(Self) Service is the story of Sally Rousseau, a young woman isolated by fear. This exclusion soon forces her to recreate a new social environment for herself, governed by her own rules, and based on principles allowing her to live inside this new group as an individual. But soon this very group exposes her to danger, giving her no choice but to break free from it again. The story of Sally Rousseau is the story of her slow move towards death, the start of which is the murder of one of her personalities, Sally Andreeus. This murder corresponds to an extremely violent internal crisis, which pushes her to suicide, hopelessly taking her “inhabitants” with her.
On the stage, a life-size house, a huge box, hermetically separated from the audience by a large bay window: an open window to the apartment of Sally R, a young woman on the brink of suicide. Only her shadow is visible through the closed drapes of her apartment. The moment passes, and they open to reveal four women, who are improvising, despite their sadness, the wake of one of them: young Sally B, who has been found dead, burned on her sun bed. The audience, relegated to the position of voyeurs by the distance that the staging imposes, witnesses an inquiry during which four women try to answer the same question: what am I in the process of witnessing?

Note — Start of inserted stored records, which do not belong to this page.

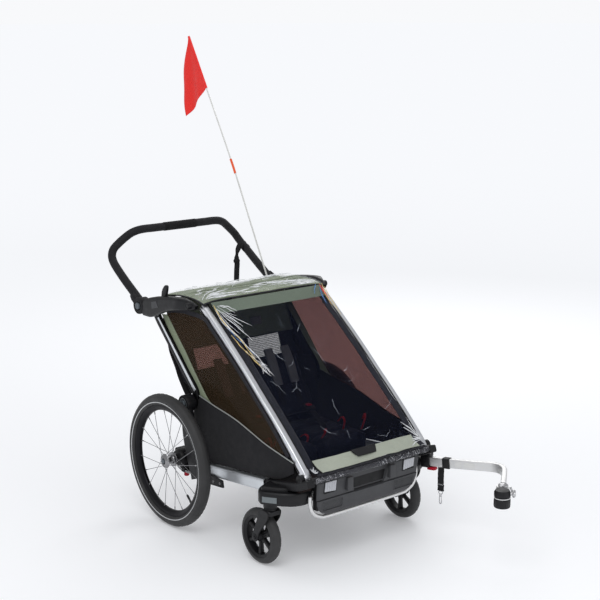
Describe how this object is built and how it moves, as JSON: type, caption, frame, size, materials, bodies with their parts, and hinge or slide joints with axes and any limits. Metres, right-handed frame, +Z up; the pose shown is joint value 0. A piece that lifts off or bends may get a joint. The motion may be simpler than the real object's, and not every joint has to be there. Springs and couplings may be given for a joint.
{
  "type": "child bicycle trailer",
  "caption": "Two-seat child bicycle trailer with a folding frame, large rear wheels, swivelling front casters, handlebar, side tow arm and flag.",
  "frame": {"origin": "middle of the bounding box, on the floor", "axes": "+Z up, the trailer faces -Y, its left side is +X"},
  "size_m": [0.807, 1.9139, 1.7545],
  "materials": {
    "silver": "satin",
    "steel": "satin",
    "black_plastic": "matte",
    "grey_plastic": "matte",
    "black_tube": "matte",
    "grip": "matte",
    "rubber": "matte",
    "button": "satin",
    "charcoal": "woven",
    "sage": "woven",
    "tint": "glossy",
    "seat_cloth": "woven",
    "mesh_cover": "mesh",
    "webbing": "woven",
    "red": "satin",
    "white": "satin"
  },
  "bodies": {
    "base": {"axle_beam": "silver", "front_cross_tube": "black_tube", "front_panel": "grey_plastic", "front_hoop": "silver", "floor_pan": "grey_plastic", "seat_cushion": "seat_cloth", "hitch_receiver": "black_plastic", "cargo_bag": "charcoal", "base_rail_right": "silver", "rear_post_right": "black_plastic", "axle_housing_right": "black_plastic", "corner_bracket_right": "black_plastic", "side_panel_right": "charcoal", "side_window_right": "tint", "base_rail_left": "silver", "rear_post_left": "black_plastic", "axle_housing_left": "black_plastic", "corner_bracket_left": "black_plastic", "side_panel_left": "charcoal", "side_window_left": "tint"},
    "rear_frame": {"rear_upright_right": "silver", "rear_upright_left": "silver", "rear_cross_tube": "black_tube"},
    "top_frame": {"top_casting_right": "black_plastic", "top_casting_left": "black_plastic", "canopy": "sage", "flag_socket": "black_plastic"},
    "front_frame": {"front_beam_right": "silver", "front_beam_left": "silver"},
    "front_cover": {"front_cover": "mesh_cover"},
    "seat_back": {"seat_back": "seat_cloth"},
    "handlebar": {"handlebar": "black_tube", "handlebar_grip": "grip"},
    "flag": {"flag_pole": "white", "flag": "red"},
    "brake_pedal": {"brake_pedal": "red"},
    "hitch_lock": {"hitch_lock": "red"},
    "hitch_arm": {"hitch_arm": "silver"},
    "coupling_swivel": {"coupling_swivel": "steel"},
    "coupling_body": {"coupling_body": "black_plastic"},
    "safety_strap": {"safety_strap": "webbing"},
    "snap_hook": {"snap_hook": "steel"},
    "wheel_right": {"tyre_right": "rubber", "rim_right": "black_tube", "hub_right": "silver"},
    "caster_right": {"caster_fork_right": "black_plastic"},
    "caster_wheel_right": {"caster_wheel_right": "black_plastic", "caster_tyre_right": "rubber"},
    "handlebar_button_right": {"handlebar_button_right": "button"},
    "frame_button_right": {"frame_button_right": "button"},
    "axle_button_right": {"axle_button_right": "button"},
    "wheel_left": {"tyre_left": "rubber", "rim_left": "black_tube", "hub_left": "silver"},
    "caster_left": {"caster_fork_left": "black_plastic"},
    "caster_wheel_left": {"caster_wheel_left": "black_plastic", "caster_tyre_left": "rubber"},
    "handlebar_button_left": {"handlebar_button_left": "button"},
    "frame_button_left": {"frame_button_left": "button"},
    "axle_button_left": {"axle_button_left": "button"}
  },
  "joints": [
    {"name": "frame_fold", "type": "hinge", "parent": "base", "child": "rear_frame", "pos_m": [0, 0.127, 0.464], "axis": [-1, 0, 0], "range_deg": [0, 50], "deforming": ["side_window_right", "side_window_left", "side_panel_right", "side_panel_left", "cargo_bag"]},
    {"name": "top_fold", "type": "hinge", "parent": "rear_frame", "child": "top_frame", "pos_m": [0, 0.362, 0.77], "axis": [1, 0, 0], "range_deg": [0, 49.49]},
    {"name": "front_fold", "type": "hinge", "parent": "base", "child": "front_frame", "pos_m": [0, -0.483, 0.335], "axis": [-1, 0, 0], "range_deg": [0, 25.06]},
    {"name": "seat_back_fold", "type": "hinge", "parent": "base", "child": "seat_back", "pos_m": [0, 0.042, 0.335], "axis": [-1, 0, 0], "range_deg": [0, 45.01]},
    {"name": "front_cover_lift", "type": "hinge", "parent": "front_frame", "child": "front_cover", "pos_m": [0, 0.074, 0.832], "axis": [1, 0, 0], "range_deg": [-110, 0]},
    {"name": "handlebar_tilt", "type": "hinge", "parent": "top_frame", "child": "handlebar", "pos_m": [0, 0.412, 0.778], "axis": [1, 0, 0], "range_deg": [-75, 12]},
    {"name": "flag_lift", "type": "slide", "parent": "top_frame", "child": "flag", "axis": [0, 0.461, 0.8874], "range_m": [0, 0.09]},
    {"name": "brake_pedal_press", "type": "hinge", "parent": "base", "child": "brake_pedal", "pos_m": [-0.175, 0.172, 0.247], "axis": [-1, 0, 0], "range_deg": [0, 25]},
    {"name": "hitch_lock_press", "type": "slide", "parent": "base", "child": "hitch_lock", "axis": [-0.0222, 0.08, 0.9966], "range_m": [0, 0.003], "stiffness_N_per_m": 600},
    {"name": "hitch_arm_slide", "type": "slide", "parent": "base", "child": "hitch_arm", "axis": [0.2667, -0.9602, 0.083], "range_m": [0, 0.06]},
    {"name": "coupling_swing", "type": "hinge", "parent": "hitch_arm", "child": "coupling_swivel", "pos_m": [0.248, -0.889, 0.287], "axis": [0, 0, 1], "range_deg": [-60, 60]},
    {"name": "coupling_tilt", "type": "hinge", "parent": "coupling_swivel", "child": "coupling_body", "pos_m": [0.22955, -0.90435, 0.287], "axis": [-0.6397, 0.7686, 0], "range_deg": [-25, 25]},
    {"name": "safety_strap_swing", "type": "hinge", "parent": "hitch_arm", "child": "safety_strap", "pos_m": [0.31643, -0.53713, 0.25781], "axis": [0.2676, -0.9635, 0], "range_deg": [-45, 45]},
    {"name": "snap_hook_swing", "type": "hinge", "parent": "safety_strap", "child": "snap_hook", "pos_m": [0.31643, -0.53713, 0.16811], "axis": [0.2676, -0.9635, 0], "range_deg": [-60, 60]},
    {"name": "wheel_spin_right", "type": "hinge", "parent": "base", "child": "wheel_right", "pos_m": [-0.375, 0.172, 0.247], "axis": [1, 0, 0], "continuous": true},
    {"name": "caster_swivel_right", "type": "hinge", "parent": "base", "child": "caster_right", "pos_m": [-0.33, -0.368, 0.215], "axis": [0, 0, 1], "continuous": true},
    {"name": "caster_spin_right", "type": "hinge", "parent": "caster_right", "child": "caster_wheel_right", "pos_m": [-0.33, -0.318, 0.098], "axis": [1, 0, 0], "continuous": true},
    {"name": "handlebar_button_press_right", "type": "slide", "parent": "handlebar", "child": "handlebar_button_right", "axis": [1, 0, 0], "range_m": [0, 0.003], "stiffness_N_per_m": 600},
    {"name": "frame_button_press_right", "type": "slide", "parent": "base", "child": "frame_button_right", "axis": [1, 0, 0], "range_m": [0, 0.003], "stiffness_N_per_m": 600},
    {"name": "axle_button_press_right", "type": "slide", "parent": "wheel_right", "child": "axle_button_right", "axis": [1, 0, 0], "range_m": [0, 0.003], "stiffness_N_per_m": 600},
    {"name": "wheel_spin_left", "type": "hinge", "parent": "base", "child": "wheel_left", "pos_m": [0.375, 0.172, 0.247], "axis": [1, 0, 0], "continuous": true},
    {"name": "caster_swivel_left", "type": "hinge", "parent": "base", "child": "caster_left", "pos_m": [0.33, -0.368, 0.215], "axis": [0, 0, 1], "continuous": true},
    {"name": "caster_spin_left", "type": "hinge", "parent": "caster_left", "child": "caster_wheel_left", "pos_m": [0.33, -0.318, 0.098], "axis": [1, 0, 0], "continuous": true},
    {"name": "handlebar_button_press_left", "type": "slide", "parent": "handlebar", "child": "handlebar_button_left", "axis": [-1, 0, 0], "range_m": [0, 0.003], "stiffness_N_per_m": 600},
    {"name": "frame_button_press_left", "type": "slide", "parent": "base", "child": "frame_button_left", "axis": [-1, 0, 0], "range_m": [0, 0.003], "stiffness_N_per_m": 600},
    {"name": "axle_button_press_left", "type": "slide", "parent": "wheel_left", "child": "axle_button_left", "axis": [-1, 0, 0], "range_m": [0, 0.003], "stiffness_N_per_m": 600}
  ],
  "couplings": [
    {"joint": "top_fold", "follows": "frame_fold", "ratio": 0.9896},
    {"joint": "front_fold", "follows": "frame_fold", "ratio": 0.5011},
    {"joint": "seat_back_fold", "follows": "frame_fold", "ratio": 0.9}
  ]
}
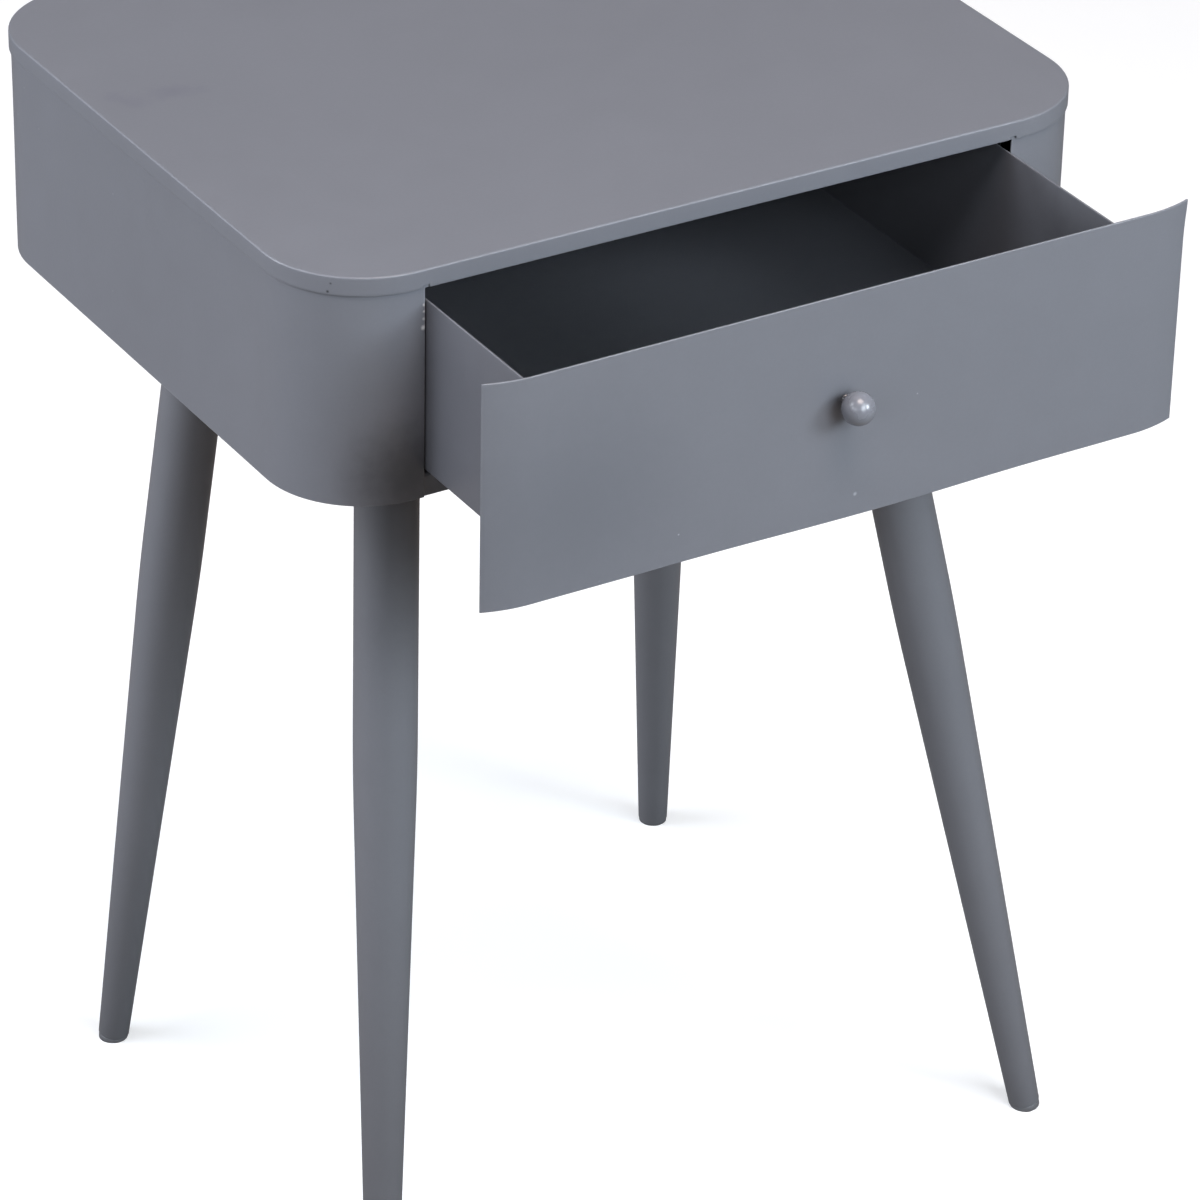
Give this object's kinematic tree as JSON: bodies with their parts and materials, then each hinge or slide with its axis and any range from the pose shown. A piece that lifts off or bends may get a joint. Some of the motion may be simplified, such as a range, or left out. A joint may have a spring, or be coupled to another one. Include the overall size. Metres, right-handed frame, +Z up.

The key to the plot lies in the way it is staged; the window that separates us from the actresses is the subterfuge that allows the truth to be hidden: the actresses/characters interpret the dialogues that make up the narrative in play-back. But then, whose is this voice that the characters are recreating? It belongs to the place. This “house” that contains them all, and that over the course of the story, leads them into its own destruction: Sally R.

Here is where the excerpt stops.